SPILL DAMAGE MITIGATION
I recently completed a work order to repair and detail a gaming rig that had a glass of milk spilled into it through the top fan grates. You can imagine the extent of the damage: flaky white stains covering every single component inside the oversized tower, a faint smell of dairy and more than a few 'burned' spots on the circuity indicating an electrical short. The client was able to cut power to the computer before it shorted out on its own, which was a huge indicator that recovery would be successful.
Upon initial investigation, extensive contamination was discovered across all major components. Some of the RAM sticks had solidified milk on the contacts while the corresponding ports had blocked pins. All three hard drives had splash stains, the worst of which was alarmingly found on the fragile mechanical drive. The Wi-Fi wireless network card had evaporated milk coating both surfaces, the processor was spared by the liquid cooling system, which unfortunately meant that milk had cooked into the tiny, tiny blades of a miniature radiator. The graphics card was assumed dead on arrival due to the several burnt spots on its exterior - it had taken the brunt of the spill. Last but not least, the motherboard was exposed in many places; for example, not all of the eSATA ports were functional upon inspection.
I attempted to boot the computer after removing the GPU and plugging an HDMI cable into the onboard graphics card. The desktop powered on and I was blinded by bright green LEDs, but I saw nothing on my monitor. A red diagnostic LED was lit on the corner of the motherboard: "DRAM". I started removing the RAM sticks one by one until I could get past this specific problem. After removing two sticks, a new diagnostic LED was lit: "Boot Device". Time to test the hard drives, I thought. I removed all three drives from the tower and tested them in a hard drive dock connected to another computer. Luckily, all three hard drives worked like a charm. This meant either the cables or the ports were bad, so I replaced the SATA cables with temporary replacements, tried plugging hard drives into each port and saw limited success. Cleaning the rest of the ports with rubbing alcohol made all of the hard drives as well as the disc drive work once again.
Out of curiosity, I tried cleaning the graphics card. Half an hour later, once all the crusty, powdery stains were finally gone, I installed it back into the computer and successfully got the display running, which was a relief that probably saved the client hundreds of dollars. Knowing now that there was a great chance of recovering everything, I went about my craft and painstakingly swabbed dried milk from all exposed electrical contacts, brushed it out of tiny spaces with an antistatic brush, wiped out every square inch of the massive computer case, completely disassembled the machine, posed for pictures (enjoy the gallery), reassembled the machine and began testing.

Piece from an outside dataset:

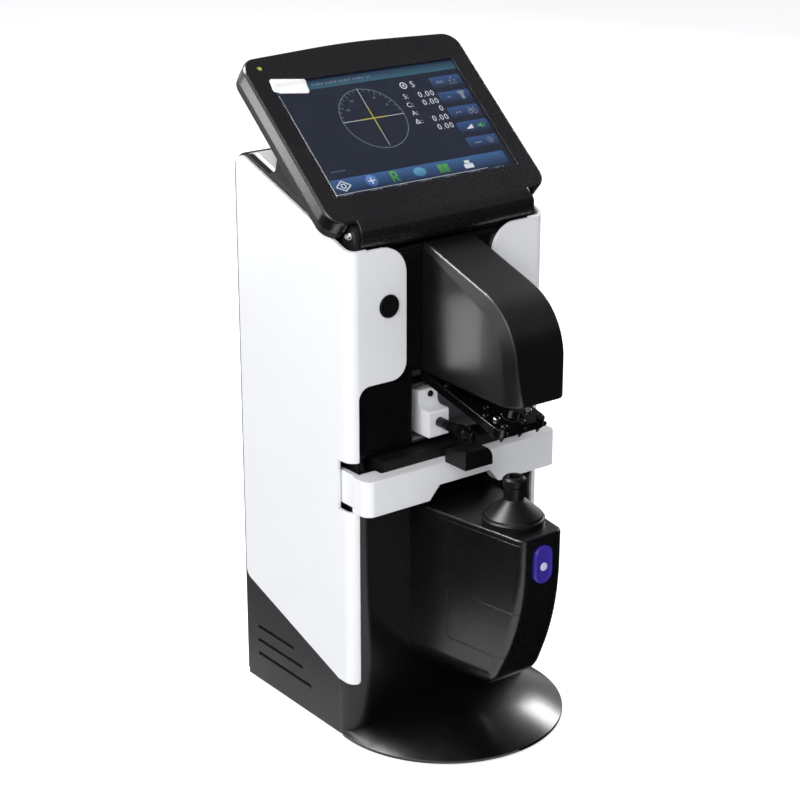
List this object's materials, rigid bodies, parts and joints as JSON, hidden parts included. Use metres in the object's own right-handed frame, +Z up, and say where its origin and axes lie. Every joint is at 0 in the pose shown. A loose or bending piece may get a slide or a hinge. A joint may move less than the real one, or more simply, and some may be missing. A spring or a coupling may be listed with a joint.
{
  "type": "auto lensmeter",
  "caption": "Desktop instrument that measures spectacle lenses: tilting touch display, lamp head, marker arm, nosepiece, sliding lens table and round foot.",
  "frame": {"origin": "middle of the instrument's outline on the table top", "axes": "+Z up, -Y towards the user, +X to the user's right"},
  "size_m": [0.184, 0.237, 0.4674],
  "materials": {
    "plate_steel": "zinc plated sheet",
    "foot_rubber": "matt rubber",
    "screw_steel": "nickel plated",
    "gloss_black": "polished",
    "cast_alloy": "as cast",
    "white_plastic": "satin gloss",
    "black_plastic": "fine texture",
    "grey_plastic": "fine texture",
    "liner_plastic": "fine texture",
    "black_alloy": "black anodised",
    "optical_glass": "polished",
    "board_green": "solder mask",
    "satin_black": "satin",
    "violet_plastic": "satin gloss",
    "pale_lens": "satin",
    "ground_steel": "ground",
    "bronze": "turned",
    "cover_glass": "polished",
    "screen_panel": "backlit",
    "led_lens": "clear green",
    "tin_box": "folded sheet",
    "paper": "smooth paper"
  },
  "bodies": {
    "body": {"base_plate": "plate_steel", "rubber_feet": "foot_rubber", "body_screws": "screw_steel", "foot_disc": "gloss_black", "column_frame": "plate_steel", "optical_frame": "cast_alloy", "left_side_cover": "white_plastic", "right_side_cover": "white_plastic", "cover_plugs": "black_plastic", "vent_panels": "grey_plastic", "lower_front_cover": "gloss_black", "upper_front_cover": "gloss_black", "bay_liner": "liner_plastic", "top_cover": "black_plastic", "rear_cover": "grey_plastic", "head_cover": "gloss_black", "head_base_plate": "black_plastic", "collimator_barrel": "black_alloy", "collimator_lens": "optical_glass", "led_board": "board_green", "nose_shell": "gloss_black", "nose_service_cover": "gloss_black", "nose_top_cover": "gloss_black", "nosepiece": "satin_black", "nosepiece_window": "optical_glass", "sensor_barrel": "black_alloy", "aperture_plate": "plate_steel", "sensor_board": "board_green", "button_switch": "board_green", "rail_blocks": "cast_alloy", "rail_bushes": "bronze", "arm_shaft": "ground_steel", "ink_bracket": "white_plastic", "hinge_brackets": "plate_steel", "main_board": "board_green", "power_supply": "tin_box", "power_inlet": "black_plastic", "switch_frame": "black_plastic", "printer_frame": "grey_plastic"},
    "display": {"display_bezel": "gloss_black", "display_back": "grey_plastic", "display_glass": "cover_glass", "lcd_panel": "screen_panel", "display_board": "board_green", "status_led": "led_lens", "hinge_shaft": "ground_steel"},
    "table": {"lens_table": "white_plastic", "table_carriage": "black_plastic", "table_rods": "ground_steel"},
    "pd_slider": {"pd_slider": "satin_black"},
    "marker_arm": {"arm_plate": "satin_black", "arm_screws": "screw_steel"},
    "pens": {"marking_pens": "satin_black"},
    "pins": {"holder_pins": "foot_rubber"},
    "ink_cartridge": {"ink_cartridge": "satin_black"},
    "read_button": {"read_button": "violet_plastic", "button_lens": "pale_lens"},
    "power_rocker": {"power_rocker": "satin_black"},
    "printer_door": {"printer_door": "white_plastic"},
    "paper_roll": {"paper_roll": "paper"}
  },
  "joints": [
    {"name": "display_tilt", "type": "hinge", "parent": "body", "child": "display", "pos_m": [0, -0.00509, 0.36484], "axis": [1, 0, 0], "range_deg": [0, 30]},
    {"name": "table_slide", "type": "slide", "parent": "body", "child": "table", "axis": [0, -1, 0], "range_m": [0, 0.02]},
    {"name": "pd_slide", "type": "slide", "parent": "table", "child": "pd_slider", "axis": [1, 0, 0], "range_m": [-0.03, 0.03]},
    {"name": "arm_swing", "type": "hinge", "parent": "body", "child": "marker_arm", "pos_m": [0, -0.006, 0.2545], "axis": [1, 0, 0], "range_deg": [0, 14]},
    {"name": "pen_press", "type": "slide", "parent": "marker_arm", "child": "pens", "axis": [0, -0.225, 0.9744], "range_m": [0, 0.003], "stiffness_N_per_m": 300},
    {"name": "pin_press", "type": "slide", "parent": "marker_arm", "child": "pins", "axis": [0, -0.225, 0.9744], "range_m": [0, 0.004], "stiffness_N_per_m": 300},
    {"name": "cartridge_pull", "type": "slide", "parent": "body", "child": "ink_cartridge", "axis": [0, -1, 0], "range_m": [0, 0.008]},
    {"name": "button_press", "type": "slide", "parent": "body", "child": "read_button", "axis": [0, 1, 0], "range_m": [0, 0.0015], "stiffness_N_per_m": 800},
    {"name": "rocker_tip", "type": "hinge", "parent": "body", "child": "power_rocker", "pos_m": [0.005, 0.114, 0.042], "axis": [1, 0, 0], "range_deg": [0, 14]},
    {"name": "door_open", "type": "hinge", "parent": "body", "child": "printer_door", "pos_m": [0.08275, 0.052, 0.2644], "axis": [0, 1, 0], "range_deg": [0, 60]},
    {"name": "roll_spin", "type": "hinge", "parent": "body", "child": "paper_roll", "pos_m": [0.0587, 0.052, 0.29], "axis": [0, 1, 0], "continuous": true}
  ]
}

Miraculously, the machine booted on the first try. Navigating through the BIOS indicated that all of the major devices were fully functional. The amount of RAM was reported correctly, all hard drives were detected and identified and the mouse and keyboard worked properly. Letting it run for a while, I noted that the temperature of the CPU remained stable. Finally, I booted into the operating system to go online and run some benchmark and stress tests for good measure. Once everything was in order, I scheduled time to return the computer to the customer.
Time Spent: 3 hours
Money Saved: At least $400 for a GPU replacement, potentially more.